Эта система поместий продолжалась и при его сыне, Василии III, распространившем её на присоединённые к Москве новые территории — Тверь, Рязань и Псков. Однако система поместий имела свои пределы: Великий князь не хотел изгонять своих сторонников, владевших наследственными вотчинами в границах его Великого княжества. Кроме того, крупным земельным собственником оставалась церковь, на данный момент не готовая подчиниться мирской власти. При Иване и Василии начался переход от устного управления к письменному, другими словами, эти правители положили начало зарождению бюрократии.
Возросшую силу и власть Иван III и Василий III начали укреплять внешними атрибутами суверенитета — подчёркивая этим свою независимость от монголов — и императорского достоинства. Иван взял в жёны племянницу последнего византийского императора, Софью Палеолог, и время от времени (как и сын) использовал титул «царь» (цезарь или император). Кульминацией символического обретения власти стала коронация Ивана IV.
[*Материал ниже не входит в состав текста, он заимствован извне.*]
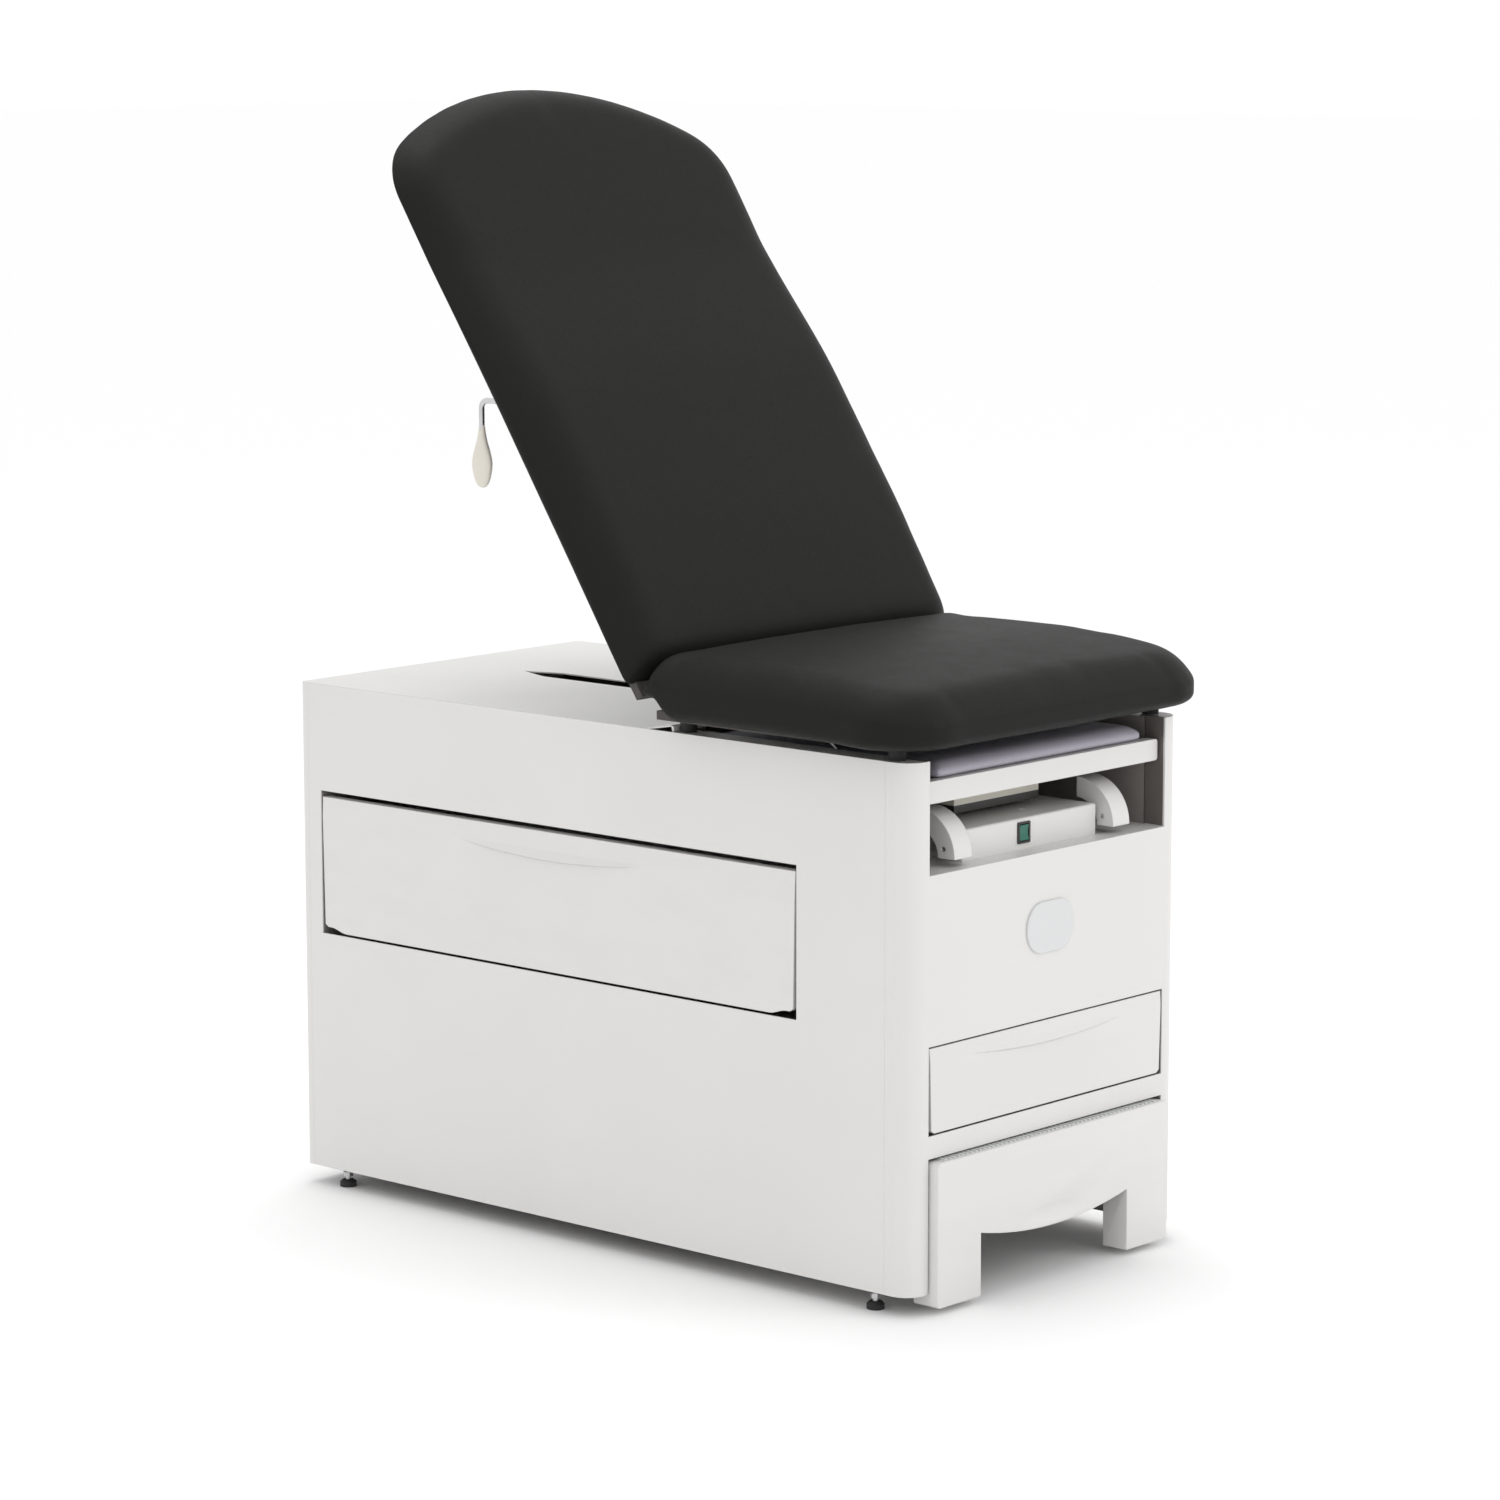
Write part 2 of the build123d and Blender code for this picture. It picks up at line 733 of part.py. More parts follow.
front_box_half = wall_offset - runner_depth - 5
front_box_d = (drawer_front_thickness, drawer_front_thickness + front_box_depth)
with BuildPart(cabinet) as front_drawer_box:
    block((-front_box_half, front_box_half), front_box_d, (front_box_low, front_box_high))
    block(
        (-front_box_half + drawer_wall, front_box_half - drawer_wall),
        (front_box_d[0] + drawer_wall, front_box_d[1] - drawer_wall),
        (front_box_low + drawer_wall, front_box_high + 1),
        Mode.SUBTRACT,
    )
front_drawer_box.part.label = "front_drawer_box"
export_step(front_drawer_box.part, "parts/front_drawer_box.step")

slide_outer = wall_offset - slide_gap
with BuildPart(cabinet) as front_drawer_slides:
    mirrored_block(
        (front_box_half, slide_outer),
        (front_box_d[0] + 1, front_box_d[1]),
        (front_slide_z - slide_height / 2, front_slide_z + slide_height / 2),
    )
front_drawer_slides.part.label = "front_drawer_slides"
export_step(front_drawer_slides.part, "parts/front_drawer_slides.step")

# ---------------------------------------------------------------- step
step_rear_half = front_box_half
step_side_low = 140.0
with BuildPart() as step_body:
    with BuildSketch(front_plane(-step_proud)):
        with Locations((0, (step_top + step_bottom) / 2)):
            RectangleRounded(2 * step_half, step_top - step_bottom, 6)
        with BuildLine():
            arch_half = step_half - step_leg_width
            left_foot = (-arch_half, step_bottom)
            left_spring = (-arch_half, step_arch_top)
            right_spring = (arch_half, step_arch_top)
            Line(left_foot, left_spring)
            ThreePointArc(left_spring, (0, step_arch_top - step_arch_sag), right_spring)
            Line(right_spring, (arch_half, step_bottom))
            Line((arch_half, step_bottom), left_foot)
        make_face(mode=Mode.SUBTRACT)
    extrude(amount=-step_leg_depth)
    with Locations(cabinet):
        block(
            (-arch_half, arch_half),
            (step_wall - step_proud, step_leg_depth),
            (step_bottom - 1, step_top - step_wall),
            Mode.SUBTRACT,
        )
        block((-step_rear_half, step_rear_half), (0, step_depth), (step_side_low, step_top))
        block(
            (-step_rear_half + step_wall, step_rear_half - step_wall),
            (-step_proud + step_wall, step_depth + 1),
            (step_side_low - 1, step_top - step_wall),
            Mode.SUBTRACT,
        )
step_body.part.label = "step_body"
export_step(step_body.part, "parts/step_body.step")

rib_count = int((2 * step_rear_half - 2 * step_wall) / rib_pitch)
tread_run = (step_wall - step_proud, step_depth - 12.0)
with BuildPart(cabinet) as step_tread:
    with Locations((0, sum(tread_run) / 2, step_top + rib_height / 2)):
        with GridLocations(rib_pitch, 0, rib_count, 1):
            Box(rib_width, tread_run[1] - tread_run[0], rib_height)
    block(
        (-step_rear_half + step_wall, step_rear_half - step_wall),
        tread_run,
        (step_top, step_top + 0.8),
    )
step_tread.part.label = "step_tread"
export_step(step_tread.part, "parts/step_tread.step")

with BuildPart(cabinet) as step_slides:
    mirrored_block(
        (step_rear_half, slide_outer),
        (step_leg_depth + 1, step_depth),
        (step_slide_z - slide_height / 2, step_slide_z + slide_height / 2),
    )
step_slides.part.label = "step_slides"
export_step(step_slides.part, "parts/step_slides.step")

# ---------------------------------------------------------------- leg rest
with BuildPart(cabinet) as leg_rest_bar:
    block((-bar_half, bar_half), (bar_recess, bar_recess + bar_thickness), (bar_low, bar_high))
    fillet(leg_rest_bar.edges().filter_by(Axis.Y), 5)
leg_rest_bar.part.label = "leg_rest_bar"
export_step(leg_rest_bar.part, "parts/leg_rest_bar.step")

tray_start = bar_recess + bar_thickness
slide_inner = wall_offset - runner_depth - 3
with BuildPart(cabinet) as leg_rest_tray:
    tray_half = slide_inner + sheet
    block((-tray_half, tray_half), (tray_start, tray_end), (bar_high - tray_thickness, bar_high))
leg_rest_tray.part.label = "leg_rest_tray"
export_step(leg_rest_tray.part, "parts/leg_rest_tray.step")

with BuildPart(cabinet) as leg_rest_slides:
    mirrored_block(
        (slide_inner, slide_outer),
        (tray_start, tray_end),
        (leg_slide_z - slide_height / 2, leg_slide_z + slide_height / 2),
    )
    mirrored_block(
        (slide_inner, slide_inner + sheet),
        (tray_start, tray_end),
        (leg_slide_z, bar_high - tray_thickness),
    )
leg_rest_slides.part.label = "leg_rest_slides"
export_step(leg_rest_slides.part, "parts/leg_rest_slides.step")

with BuildPart(cabinet) as leg_rest_pad:
    block(
        (-leg_pad_half, leg_pad_half),
        (bar_recess + 2, tray_end - 10),
        (bar_high + board_gap, bar_high + board_gap + leg_pad_thickness),
    )
    fillet(leg_rest_pad.edges().filter_by(Axis.X).group_by(Axis.Y)[0], 8)
leg_rest_pad.part.label = "leg_rest_pad"
export_step(leg_rest_pad.part, "parts/leg_rest_pad.step")

# ---------------------------------------------------------------- treatment pan
pan_run = (pan_front, pan_front + pan_depth)
with BuildPart(cabinet) as treatment_pan:
    block((-pan_half, pan_half), pan_run, (pan_bottom, pan_top))
    block(
        (-pan_half - pan_lip, pan_half + pan_lip),
        (pan_front - pan_lip, pan_run[1]),
        (pan_top - pan_wall, pan_top),
    )
    block(
        (-pan_half + pan_wall, pan_half - pan_wall),
        (pan_run[0] + pan_wall, pan_run[1] - pan_wall),
        (pan_bottom + pan_wall, pan_top + 1),
        Mode.SUBTRACT,
    )
    block(
        (-pan_half - pan_lip, pan_half + pan_lip),
        (pan_front - pan_lip, pan_front - pan_lip + pan_wall),
        (pan_top - 8, pan_top),
    )
treatment_pan.part.label = "treatment_pan"
export_step(treatment_pan.part, "parts/treatment_pan.step")

rail_web = pan_half + pan_lip + 2
strap_z = leg_slide_z - runner_height / 2 - sheet
ledge_top = pan_top - pan_wall - running_gap
with BuildPart(cabinet) as pan_rails:
    mirrored_block((pan_half + 1, rail_web), (pan_front + 10, pan_run[1] + 8), (ledge_top - sheet, ledge_top))
    mirrored_block((rail_web - sheet / 2, rail_web + sheet), (pan_front + 10, pan_run[1] + 8),
                   (ledge_top - sheet, strap_z))
    for strap_start in (pan_front + 110, pan_run[1] - 15):
        block((-wall_offset, wall_offset), (strap_start, strap_start + 20), (strap_z, strap_z + sheet))
pan_rails.part.label = "pan_rails"
export_step(pan_rails.part, "parts/pan_rails.step")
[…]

До некоторой степени эти псевдоимперские притязания были всего лишь иллюзией, скрывавшей тот факт, что при примитивной технике и средствах сообщения реальная сила по-прежнему зиждилась на боярских кланах, использовавших автократический фасад для придания некоторой стабильности и внешнего приличия тому созвездию силы и власти, которое, в противном случае, распалось бы в условиях непрекращающихся распрей. Дворцовый церемониал, царские религиозные процессии, публичная раздача милостыни и паломничества в отдалённые монастыри — всё это создавало представление о Богом предопределённом правлении и скрывало отвратительную жестокость междоусобного боярского соперничества. Иван IV, будучи ещё несовершеннолетним, имел возможность убедиться в этой скрытой от посторонних глаз реальности, когда бояре, отчаянно боровшиеся за регентство, на глазах у царя убили несколько его приближённых, но не тронули его самого. Принимая на себя полную царскую власть, Иван IV был твёрдо убеждён в необходимости усмирения бояр и создания действительности, более похожей на представление о ней.